On November 3, 2023, the Department of Labor proposed yet another fiduciary rule, the latest in more than a decade of DOL efforts to ensure that every financial professional who sells an investment product to a retirement investor is held to a fiduciary standard of care. This proposal, should it become law, will significantly impact insurance agents, independent marketing organizations, and insurance providers.

After ERISA was enacted in 1974, the DOL enacted implementing regulations in 1975 that defined “an investment advice fiduciary” for purposes of ERISA. Under a conjunctive five-part test, an investment advice fiduciary is a person who (1) “renders advice ... or makes recommendation[s] as to the advisability of investing in, purchasing, or selling securities or other property”; (2) “on a regular basis”; (3) “pursuant to a mutual agreement ... between such person and the plan”; and the advice (4) “serve[s] as a primary basis for investment decisions with respect to plan assets”; and (5) is “individualized ... based on the particular needs of the plan.”

ERISA fiduciaries were generally prohibited from receiving compensation for such investment advice from third parties dealing with a plan, absent a specific exemption. Also, DOL guidance issued in 2005 established that recommendations to take a distribution from a plan and roll over to an IRA were not investment advice for purposes of ERISA.

DOL Enters the Center Ring ...

In 2016, the DOL enacted a new fiduciary rule revising the 1975 five-part test, most notably dispensing with the “regular basis” and “primary basis” criteria used for 40 years. The new rule encompassed virtually all financial and insurance professionals who did business with ERISA plans and IRA holders, including stockbrokers and insurance agents engaged in single transactions. They were barred, if they did not qualify for an exemption, from being paid whatever transaction-based commissions and brokerage fees were standard in their industries because those types of compensation were deemed a conflict of interest.
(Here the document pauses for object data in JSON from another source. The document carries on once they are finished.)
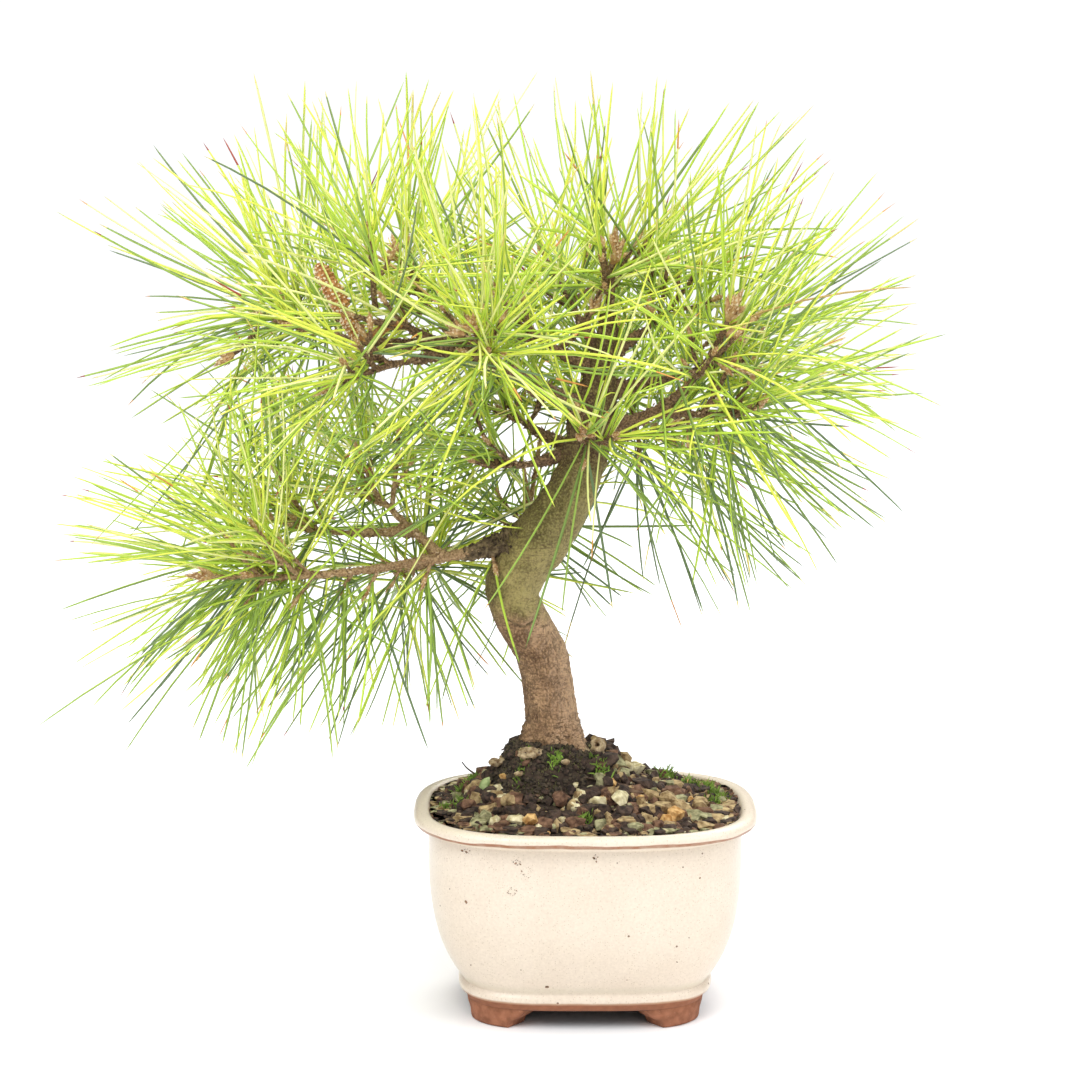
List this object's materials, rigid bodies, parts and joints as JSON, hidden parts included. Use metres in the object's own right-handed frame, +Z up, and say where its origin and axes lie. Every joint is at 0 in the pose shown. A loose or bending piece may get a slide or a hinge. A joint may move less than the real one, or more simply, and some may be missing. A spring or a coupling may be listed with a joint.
{
  "type": "potted bonsai tree",
  "caption": "Informal upright black pine bonsai with a leaning, bent trunk, spreading boughs and long needles, in a footed oblong glazed pot.",
  "frame": {"origin": "on the floor, under the middle of the whole plant's box, with the feet's undersides at z = 0", "axes": "+Z up, +X to the right seen from the front, +Y to the back; the long side of the pot faces -Y"},
  "size_m": [0.4407, 0.3338, 0.4725],
  "materials": {
    "cream_glaze": "gloss",
    "bare_clay": "matte",
    "gritty_soil": "matte",
    "bark": "matte",
    "needles": "satin"
  },
  "bodies": {
    "root": {"bough_back": "bark", "bough_back_left": "bark", "bough_far_left": "bark", "bough_front": "bark", "bough_left_hang": "bark", "bough_low_back": "bark", "bough_low_left": "bark", "bough_low_left_back": "bark", "bough_low_left_rise": "bark", "bough_low_left_under": "bark", "bough_mid_left": "bark", "bough_right": "bark", "bough_right_back": "bark", "bough_right_hang": "bark", "bough_right_low": "bark", "bough_top_back": "bark", "bough_top_left": "bark", "bough_top_mid": "bark", "bough_top_right": "bark", "bough_upper_front": "bark", "bough_upper_left": "bark", "foliage_apex": "needles", "foliage_back": "needles", "foliage_back_left": "needles", "foliage_far_left": "needles", "foliage_front": "needles", "foliage_left_hang": "needles", "foliage_low_back": "needles", "foliage_low_left": "needles", "foliage_low_left_back": "needles", "foliage_low_left_rise": "needles", "foliage_low_left_under": "needles", "foliage_mid_left": "needles", "foliage_right": "needles", "foliage_right_back": "needles", "foliage_right_hang": "needles", "foliage_right_low": "needles", "foliage_top_back": "needles", "foliage_top_left": "needles", "foliage_top_mid": "needles", "foliage_top_right": "needles", "foliage_upper_front": "needles", "foliage_upper_left": "needles", "foot_back_left": "bare_clay", "foot_back_right": "bare_clay", "foot_front_left": "bare_clay", "foot_front_right": "bare_clay", "pot": "cream_glaze", "soil": "gritty_soil", "trunk": "bark"}
  },
  "joints": []
}
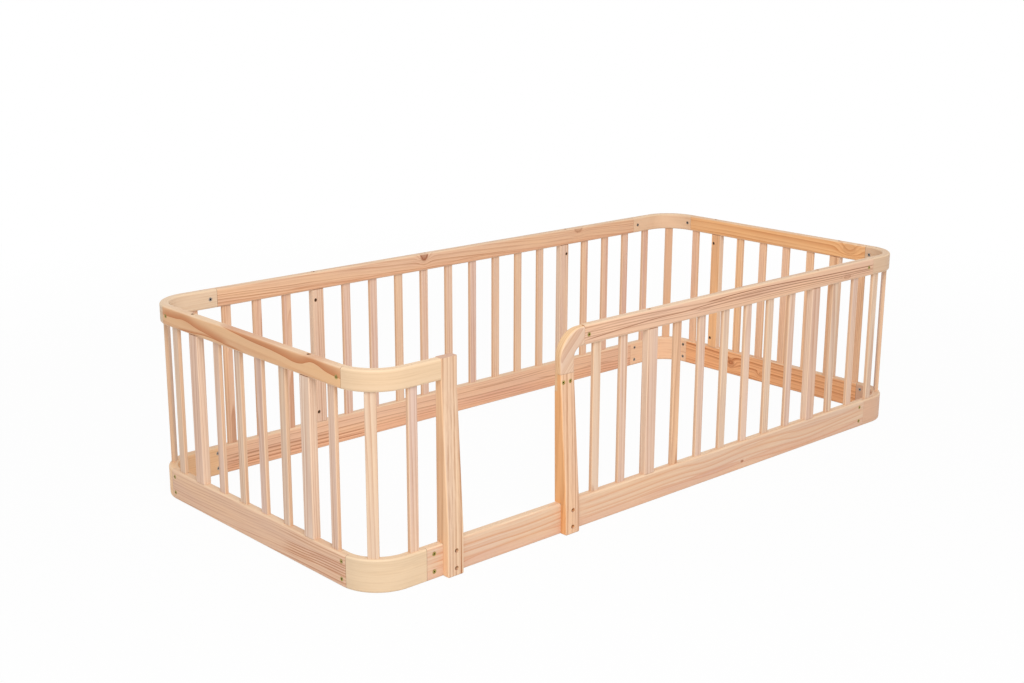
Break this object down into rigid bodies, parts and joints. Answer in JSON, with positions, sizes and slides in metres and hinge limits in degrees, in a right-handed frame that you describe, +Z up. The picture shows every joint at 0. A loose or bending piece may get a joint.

In 2018, the Fifth Circuit Court of Appeals vacated the new rule in Chamber of Commerce v. Department of Labor and upheld the 1975 five-part test, stating that the “1975 regulation captured the essence of a fiduciary relationship known to the common law as a special relationship of trust and confidence between the fiduciary and his client.” The court explained: “For the past forty years, DOL has considered the hallmarks of an ‘investment advice’ fiduciary’s business to be its ‘regular’ work on behalf of a client and the client’s reliance on that advice as the ‘primary basis’ for her investment decisions.” Under the new rule, however, a single transaction recommended by a stockbroker or insurance agent would be sufficient to trigger fiduciary status. The Fifth Circuit held that the language of ERISA did not support such an expansion of DOL authority and vacated the rule. Shortly thereafter, the DOL re-implemented the 1975 five-part test.

Donning some new costumes in December 2020, the DOL adopted a revised prohibited transaction exemption for fiduciary investment advice (PTE 2020-02). While the operative text provided broad exemptive relief, the preamble to the exemption provided a new interpretation of the reinstated 1975 five-part test and withdrew the 2005 guidance regarding rollover advice. Essentially, the preamble indicated that a single instance of rollover advice could now mark the beginning of an ongoing fiduciary relationship that would subject any financial or insurance professional to fiduciary status for a single transaction. This, again, was contrary to the language of the 1975 five-part test requiring a “regular basis” to hold someone accountable as an ERISA fiduciary.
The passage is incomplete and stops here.